What the feelings of the Fowey men may have been at this severe and somewhat unjust punishment (for, after all, they were not worse pirates than the men of other Devon and Cornish ports) history does not tell us, but certain it is that the town never entirely recovered from the blow, and that its later prosperity was but a poor shadow of its old wealth and reputation.
No longer did the men of Fowey range the Channel, making strenuous and successful warfare upon the king’s enemies, and thus for full two centuries the town played no great part in the history of the west country. Indeed, it is not until the reign of Charles II and the year of the Great Fire that the veil which hides the doings of Fowey lifts for a moment, and shows us that the ancient daring and the sturdy spirit of the inhabitants still survived.
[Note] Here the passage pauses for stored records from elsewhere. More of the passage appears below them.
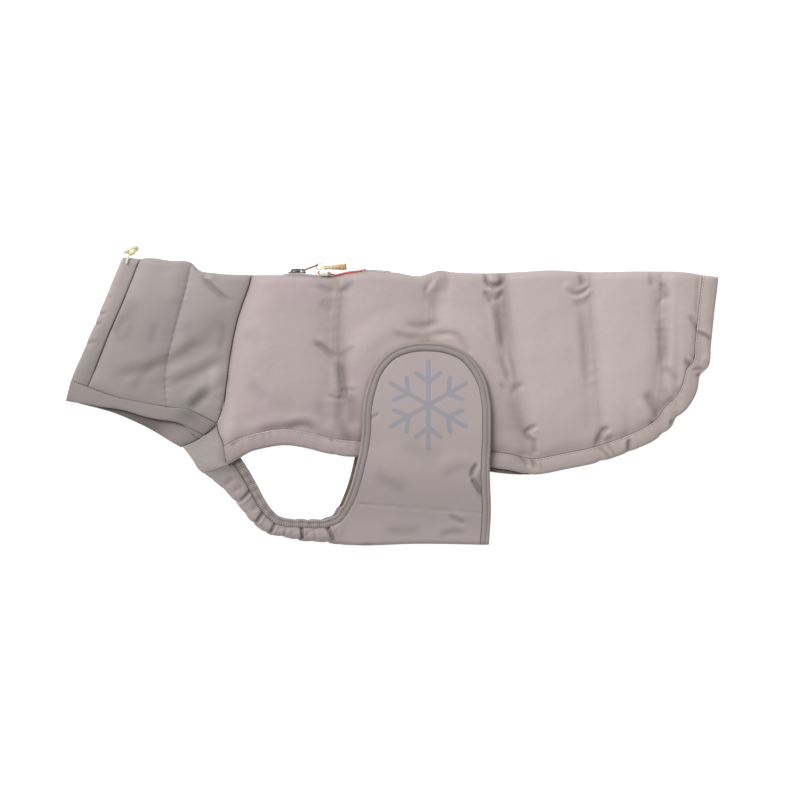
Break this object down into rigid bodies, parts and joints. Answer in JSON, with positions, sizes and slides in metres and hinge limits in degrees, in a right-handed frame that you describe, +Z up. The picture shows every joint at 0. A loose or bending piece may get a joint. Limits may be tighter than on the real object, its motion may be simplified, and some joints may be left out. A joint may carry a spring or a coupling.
{
  "type": "dog winter coat",
  "caption": "Quilted dog winter coat lying flat on its side, with a standing collar, knit throat and chest, chest strap, belly flap and a zip pull that swings on its slider.",
  "frame": {"origin": "on the table, under the middle of the coat's outline without its free cords", "axes": "+X from the neck to the tail, +Y from the belly to the spine, +Z up from the table through the coat's left side"},
  "size_m": [0.5592, 0.2578, 0.023],
  "materials": {
    "shell_cloth": "matt woven polyester with a faint sheen",
    "softshell": "matt softshell",
    "knit": "matt knit",
    "panel_cloth": "matt softshell",
    "binding": "matt elastic binding",
    "lining": "short brown pile",
    "zip_metal": "aged nickel",
    "cord_cream": "braided cotton",
    "tassel_yarn": "loose yarn",
    "cord_red": "thin braided cord",
    "bead_plastic": "milky gloss"
  },
  "bodies": {
    "coat": {"back_panel": "shell_cloth", "hem_casing": "shell_cloth", "collar_panel": "softshell", "collar_casing": "softshell", "throat_panel": "knit", "chest_gusset": "knit", "belly_panel": "panel_cloth", "belly_binding": "binding", "shell_lining": "lining", "flap_lining": "lining", "zip_chain": "zip_metal", "zip_slider": "zip_metal", "drawstring": "cord_cream"},
    "pull": {"pull_tab": "zip_metal", "pull_loop": "cord_cream", "pull_tassel": "tassel_yarn", "pull_cord": "cord_red", "pull_bead": "bead_plastic"}
  },
  "joints": [
    {"name": "pull_swing", "type": "hinge", "parent": "coat", "child": "pull", "pos_m": [-0.07724, 0.10658, 0.00769], "axis": [0, 0, 1], "range_deg": [0, 130]}
  ]
}
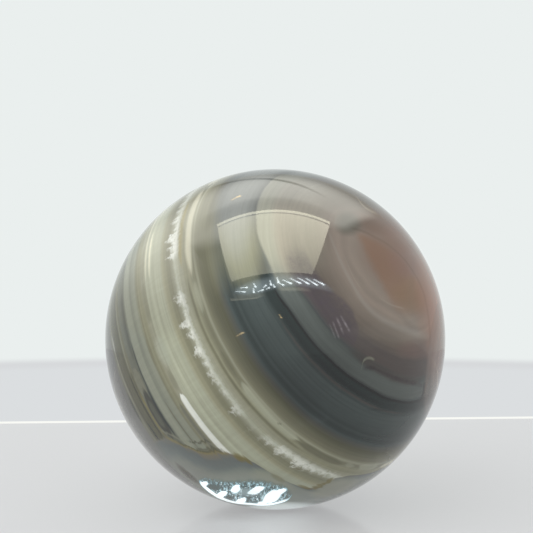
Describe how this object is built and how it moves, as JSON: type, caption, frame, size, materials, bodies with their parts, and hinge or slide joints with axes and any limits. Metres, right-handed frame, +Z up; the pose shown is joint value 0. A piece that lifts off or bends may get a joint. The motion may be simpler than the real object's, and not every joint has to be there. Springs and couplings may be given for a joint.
{
  "type": "agate sphere",
  "caption": "Polished ball of banded agate, solid and round all over, to lie in a ring or cup stand as a desk ornament.",
  "frame": {"origin": "the centre of the ball", "axes": "+Z up as the ball is displayed, -Y towards the side that shows best: the slate and orange-brown heart with its fortification corner; +X to that side's right"},
  "size_m": [0.055, 0.055, 0.055],
  "materials": {
    "agate": "polished"
  },
  "bodies": {
    "root": {"agate_ball": "agate"}
  },
  "joints": []
}
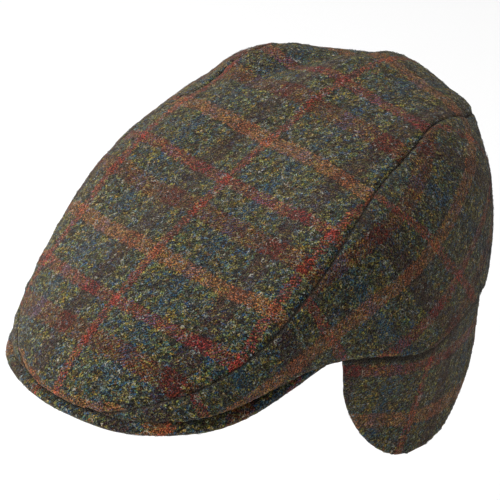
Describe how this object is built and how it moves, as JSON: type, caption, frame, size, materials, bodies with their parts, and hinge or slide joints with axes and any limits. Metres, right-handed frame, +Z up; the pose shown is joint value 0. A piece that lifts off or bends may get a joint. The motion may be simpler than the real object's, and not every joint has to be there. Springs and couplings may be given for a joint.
{
  "type": "flat cap with ear flap",
  "caption": "Wool tweed flat cap with a stiff cloth-covered peak, a puffed top over side panels, and a turned-down band that covers the ears and nape.",
  "frame": {"origin": "middle of the head opening, at the height of the crown's lower edge, where a head holds the cap", "axes": "+Z up, -Y towards the tip of the peak, +X towards the wearer's left"},
  "size_m": [0.19, 0.2423, 0.1475],
  "materials": {
    "tweed": "brushed wool twill in dark green and brown with rust, brick red and maroon checks"
  },
  "bodies": {
    "root": {"top_panel": "tweed", "side_panel_left": "tweed", "side_panel_right": "tweed", "peak": "tweed", "ear_flap": "tweed"}
  },
  "joints": []
}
After the action in the Channel between the Dutch and English fleets in June, 1666, the latter chased the Virginia fleet, which took refuge in the Fowey estuary and river, and, as Hals puts it, “sailed up the branches thereof as far as they could and grounded themselves on the mud lands thereof.”
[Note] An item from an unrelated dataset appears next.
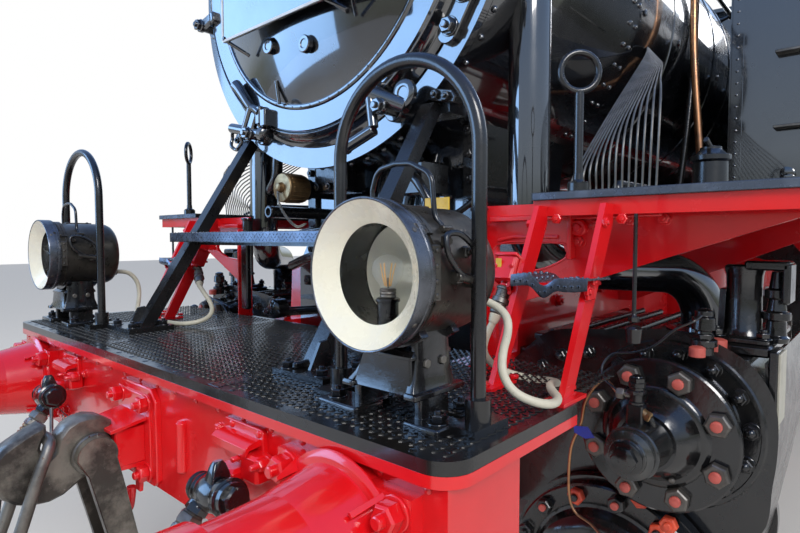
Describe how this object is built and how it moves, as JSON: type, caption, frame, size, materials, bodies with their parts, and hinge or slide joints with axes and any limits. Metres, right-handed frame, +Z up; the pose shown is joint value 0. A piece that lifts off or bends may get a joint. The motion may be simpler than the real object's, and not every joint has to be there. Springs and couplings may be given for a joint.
{
  "type": "six-coupled side-tank steam locomotive",
  "caption": "Standard-gauge side-tank steam shunting locomotive with coupled spoked wheels, outside cylinders, hinged smokebox door, cab and coal bunker.",
  "frame": {"origin": "on the centre line, halfway between the buffer heads, at the height of the flanges' lowest points, 28 mm below the rail head", "axes": "+X towards the smokebox end, +Y to the locomotive's left, +Z up"},
  "size_m": [9.67, 3.13, 4.1928],
  "materials": {
    "black_gloss": "gloss black enamel",
    "red_gloss": "gloss red enamel",
    "black_satin": "satin black, handled and dusty",
    "machined_steel": "bright machined steel with a film of oil",
    "tyre_steel": "rolled steel, polished on the tread",
    "cast_iron": "dark cast iron",
    "lamp_metal": "tarnished dark grey metal",
    "hose_rubber": "matt black rubber",
    "cable_sheath": "cream corrugated sheath",
    "clear_glass": "clear glass"
  },
  "bodies": {
    "engine": {"air_pump": "cast_iron", "axleboxes": "cast_iron", "backhead_fittings": "cast_iron", "boiler": "black_gloss", "boiler_mountings": "black_gloss", "brake_cocks": "cast_iron", "brake_gear": "cast_iron", "brake_hose_left": "hose_rubber", "brake_hose_right": "hose_rubber", "buffer_beams": "red_gloss", "buffer_heads": "black_satin", "buffer_housings": "red_gloss", "cab_end_walls": "black_gloss", "cab_floor": "black_satin", "cab_roof": "black_gloss", "cab_sides": "black_gloss", "cable_boxes": "cast_iron", "chimney": "black_gloss", "coal_bunker": "black_satin", "couplings": "cast_iron", "crossheads": "machined_steel", "cylinder_covers": "black_gloss", "cylinders": "black_gloss", "frame_cross_members": "red_gloss", "frame_plates": "red_gloss", "front_platform": "black_satin", "front_struts": "black_satin", "handrails": "black_satin", "lamp_bodies": "lamp_metal", "lamp_cable_left": "cable_sheath", "lamp_cable_right": "cable_sheath", "lamp_glasses": "clear_glass", "lamp_stands": "black_satin", "main_rods": "machined_steel", "running_boards": "black_satin", "side_tanks": "black_gloss", "slide_bars": "cast_iron", "smokebox": "black_gloss", "smokebox_door_fittings": "black_gloss", "steam_pipes": "black_gloss", "step_plate": "black_satin", "steps": "red_gloss", "valances": "red_gloss", "valve_gear": "machined_steel"},
    "wheelset_front": {"wheels_front": "red_gloss", "tyres_front": "tyre_steel"},
    "wheelset_middle": {"wheels_middle": "red_gloss", "tyres_middle": "tyre_steel"},
    "wheelset_driven": {"wheels_driven": "red_gloss", "tyres_driven": "tyre_steel"},
    "coupling_rod_left": {"coupling_rod_left": "machined_steel"},
    "coupling_rod_right": {"coupling_rod_right": "machined_steel"},
    "smokebox_door": {"smokebox_door": "black_gloss"},
    "cab_door_left": {"cab_door_left": "black_gloss"},
    "cab_door_right": {"cab_door_right": "black_gloss"},
    "tank_lid_left": {"tank_lid_left": "black_gloss"},
    "tank_lid_right": {"tank_lid_right": "black_gloss"}
  },
  "joints": [
    {"name": "driven_wheels_turn", "type": "hinge", "parent": "engine", "child": "wheelset_driven", "pos_m": [-1.435, 0, 0.578], "axis": [0, 1, 0], "continuous": true},
    {"name": "middle_wheels_turn", "type": "hinge", "parent": "engine", "child": "wheelset_middle", "pos_m": [0.165, 0, 0.578], "axis": [0, 1, 0], "continuous": true},
    {"name": "front_wheels_turn", "type": "hinge", "parent": "engine", "child": "wheelset_front", "pos_m": [1.765, 0, 0.578], "axis": [0, 1, 0], "continuous": true},
    {"name": "coupling_rod_left_pin", "type": "hinge", "parent": "wheelset_driven", "child": "coupling_rod_left", "pos_m": [-1.435, 0.89, 0.303], "axis": [0, 1, 0], "continuous": true},
    {"name": "coupling_rod_right_pin", "type": "hinge", "parent": "wheelset_driven", "child": "coupling_rod_right", "pos_m": [-1.71, -0.89, 0.578], "axis": [0, 1, 0], "continuous": true},
    {"name": "smokebox_door_hinge", "type": "hinge", "parent": "engine", "child": "smokebox_door", "pos_m": [3.582, 0.752, 2.698], "axis": [0, 0, 1], "range_deg": [0, 110]},
    {"name": "cab_door_left_hinge", "type": "hinge", "parent": "engine", "child": "cab_door_left", "pos_m": [-2.85, 1.454, 2.322], "axis": [0, 0, -1], "range_deg": [0, 90]},
    {"name": "cab_door_right_hinge", "type": "hinge", "parent": "engine", "child": "cab_door_right", "pos_m": [-2.85, -1.454, 2.322], "axis": [0, 0, 1], "range_deg": [0, 90]},
    {"name": "tank_lid_left_hinge", "type": "hinge", "parent": "engine", "child": "tank_lid_left", "pos_m": [0.9, 1.084, 3.11], "axis": [1, 0, 0], "range_deg": [0, 110]},
    {"name": "tank_lid_right_hinge", "type": "hinge", "parent": "engine", "child": "tank_lid_right", "pos_m": [0.9, -1.084, 3.11], "axis": [-1, 0, 0], "range_deg": [0, 110]}
  ],
  "couplings": [
    {"joint": "middle_wheels_turn", "follows": "driven_wheels_turn", "ratio": 1},
    {"joint": "front_wheels_turn", "follows": "driven_wheels_turn", "ratio": 1},
    {"joint": "coupling_rod_left_pin", "follows": "driven_wheels_turn", "ratio": -1},
    {"joint": "coupling_rod_right_pin", "follows": "driven_wheels_turn", "ratio": -1}
  ]
}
Upon the Dutch fleet appearing off Fowey and becoming aware of this, a doubly-manned frigate was detached from the main body, which remained cruising off the harbour mouth, with the mission of entering the haven and destroying the English ships. There were, however, two forts, one on either side of the entrance, and as soon as the Dutch ship “came within cannon shot of those forts she fired her guns upon the two blockhouses with great rage and violence, and these made a quick return of the like compliment. In fine, the fight continued for about two hours’ time, in which were spent some thousands of cannon shot on both sides, to the great hurt of the Dutch ship in plank, rigging, sails, and men, chiefly because the wind slacked or turned so adverse that she could not pass quick enough between the two forts up the river.”